» **Short exercise**: Tally the lines holding "origin" and state only that figure.

━━ Material for this task

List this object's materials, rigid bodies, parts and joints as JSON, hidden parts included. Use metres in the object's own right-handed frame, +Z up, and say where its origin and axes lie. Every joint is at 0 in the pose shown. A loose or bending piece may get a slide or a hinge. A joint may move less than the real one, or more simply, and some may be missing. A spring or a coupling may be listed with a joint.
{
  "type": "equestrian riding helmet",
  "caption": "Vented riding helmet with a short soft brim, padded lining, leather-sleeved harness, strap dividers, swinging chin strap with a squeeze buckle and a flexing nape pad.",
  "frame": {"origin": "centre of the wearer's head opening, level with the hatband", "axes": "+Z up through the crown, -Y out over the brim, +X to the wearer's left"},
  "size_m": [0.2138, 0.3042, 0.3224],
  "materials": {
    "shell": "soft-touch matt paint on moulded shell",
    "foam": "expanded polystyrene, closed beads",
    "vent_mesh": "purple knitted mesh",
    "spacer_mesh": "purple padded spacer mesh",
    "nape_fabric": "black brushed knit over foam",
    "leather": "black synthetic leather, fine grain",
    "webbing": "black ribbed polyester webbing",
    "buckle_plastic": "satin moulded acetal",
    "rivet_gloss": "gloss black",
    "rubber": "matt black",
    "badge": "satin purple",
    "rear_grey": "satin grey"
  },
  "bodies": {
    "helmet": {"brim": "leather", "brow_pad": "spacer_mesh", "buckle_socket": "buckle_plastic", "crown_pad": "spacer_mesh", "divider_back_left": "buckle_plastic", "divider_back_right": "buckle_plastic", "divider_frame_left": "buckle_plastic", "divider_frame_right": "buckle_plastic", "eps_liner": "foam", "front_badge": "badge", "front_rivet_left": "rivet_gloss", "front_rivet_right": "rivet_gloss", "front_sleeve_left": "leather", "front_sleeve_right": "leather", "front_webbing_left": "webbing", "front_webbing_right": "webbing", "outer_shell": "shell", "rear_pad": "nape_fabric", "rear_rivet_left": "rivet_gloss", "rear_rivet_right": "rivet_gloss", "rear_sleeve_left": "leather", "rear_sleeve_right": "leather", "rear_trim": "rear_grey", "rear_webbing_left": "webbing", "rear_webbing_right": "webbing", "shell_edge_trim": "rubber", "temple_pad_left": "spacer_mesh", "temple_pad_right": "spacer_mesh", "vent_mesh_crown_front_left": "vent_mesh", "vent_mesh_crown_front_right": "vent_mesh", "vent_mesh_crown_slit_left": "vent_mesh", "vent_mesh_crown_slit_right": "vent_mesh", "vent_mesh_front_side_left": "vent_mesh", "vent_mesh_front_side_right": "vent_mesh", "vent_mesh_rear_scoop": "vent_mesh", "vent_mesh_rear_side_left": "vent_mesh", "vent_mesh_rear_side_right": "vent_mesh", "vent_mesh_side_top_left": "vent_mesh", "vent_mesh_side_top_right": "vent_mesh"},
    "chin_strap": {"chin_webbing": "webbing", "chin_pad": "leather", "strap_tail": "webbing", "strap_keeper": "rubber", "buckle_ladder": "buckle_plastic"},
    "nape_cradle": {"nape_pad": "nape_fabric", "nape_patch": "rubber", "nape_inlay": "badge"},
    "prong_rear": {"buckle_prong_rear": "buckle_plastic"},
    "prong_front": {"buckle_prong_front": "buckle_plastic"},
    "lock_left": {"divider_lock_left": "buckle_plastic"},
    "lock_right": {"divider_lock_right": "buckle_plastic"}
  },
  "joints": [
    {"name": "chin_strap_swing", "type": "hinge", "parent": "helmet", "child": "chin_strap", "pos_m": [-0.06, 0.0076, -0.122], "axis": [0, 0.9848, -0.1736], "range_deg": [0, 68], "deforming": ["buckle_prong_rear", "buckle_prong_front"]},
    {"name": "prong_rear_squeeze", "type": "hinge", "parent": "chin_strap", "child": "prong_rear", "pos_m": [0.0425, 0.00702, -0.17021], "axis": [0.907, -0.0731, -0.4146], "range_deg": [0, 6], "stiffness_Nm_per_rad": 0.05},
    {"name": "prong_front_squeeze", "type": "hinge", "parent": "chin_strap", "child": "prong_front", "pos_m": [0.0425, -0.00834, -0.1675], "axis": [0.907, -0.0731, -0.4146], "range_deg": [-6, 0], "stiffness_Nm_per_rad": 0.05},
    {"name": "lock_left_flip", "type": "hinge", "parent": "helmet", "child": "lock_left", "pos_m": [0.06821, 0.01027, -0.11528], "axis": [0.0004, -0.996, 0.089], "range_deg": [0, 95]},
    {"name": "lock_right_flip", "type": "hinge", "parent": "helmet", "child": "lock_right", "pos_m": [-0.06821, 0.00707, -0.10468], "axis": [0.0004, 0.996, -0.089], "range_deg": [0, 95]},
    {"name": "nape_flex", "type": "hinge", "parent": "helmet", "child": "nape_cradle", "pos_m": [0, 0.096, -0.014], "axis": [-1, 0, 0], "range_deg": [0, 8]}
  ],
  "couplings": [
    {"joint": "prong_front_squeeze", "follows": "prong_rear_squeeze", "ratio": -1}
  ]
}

━━━━
━━ Material for this task

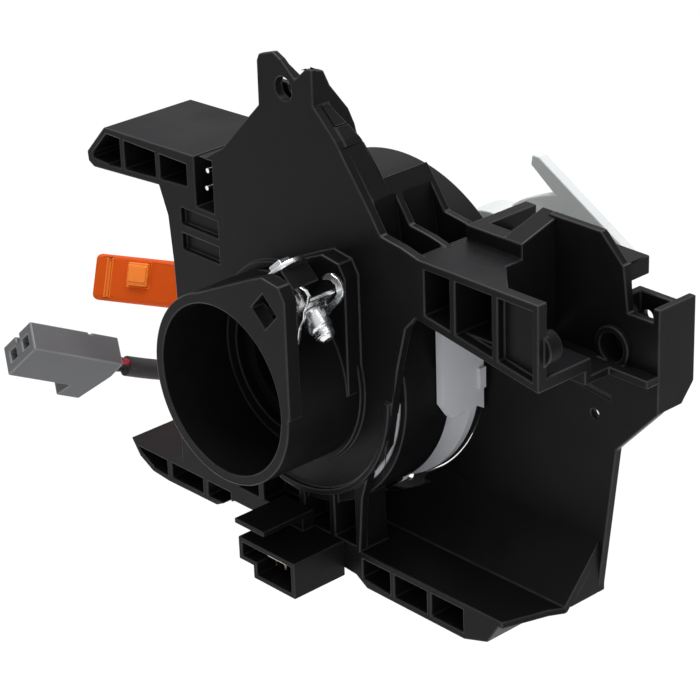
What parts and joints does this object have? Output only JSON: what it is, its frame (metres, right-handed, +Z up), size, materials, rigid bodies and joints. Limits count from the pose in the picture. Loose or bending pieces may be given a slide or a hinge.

━━━━
━━ Material for this task

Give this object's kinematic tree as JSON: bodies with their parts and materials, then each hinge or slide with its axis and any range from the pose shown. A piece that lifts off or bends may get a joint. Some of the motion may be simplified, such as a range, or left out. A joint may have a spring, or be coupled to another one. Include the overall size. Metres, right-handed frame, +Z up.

━━━━

» **Result**: 2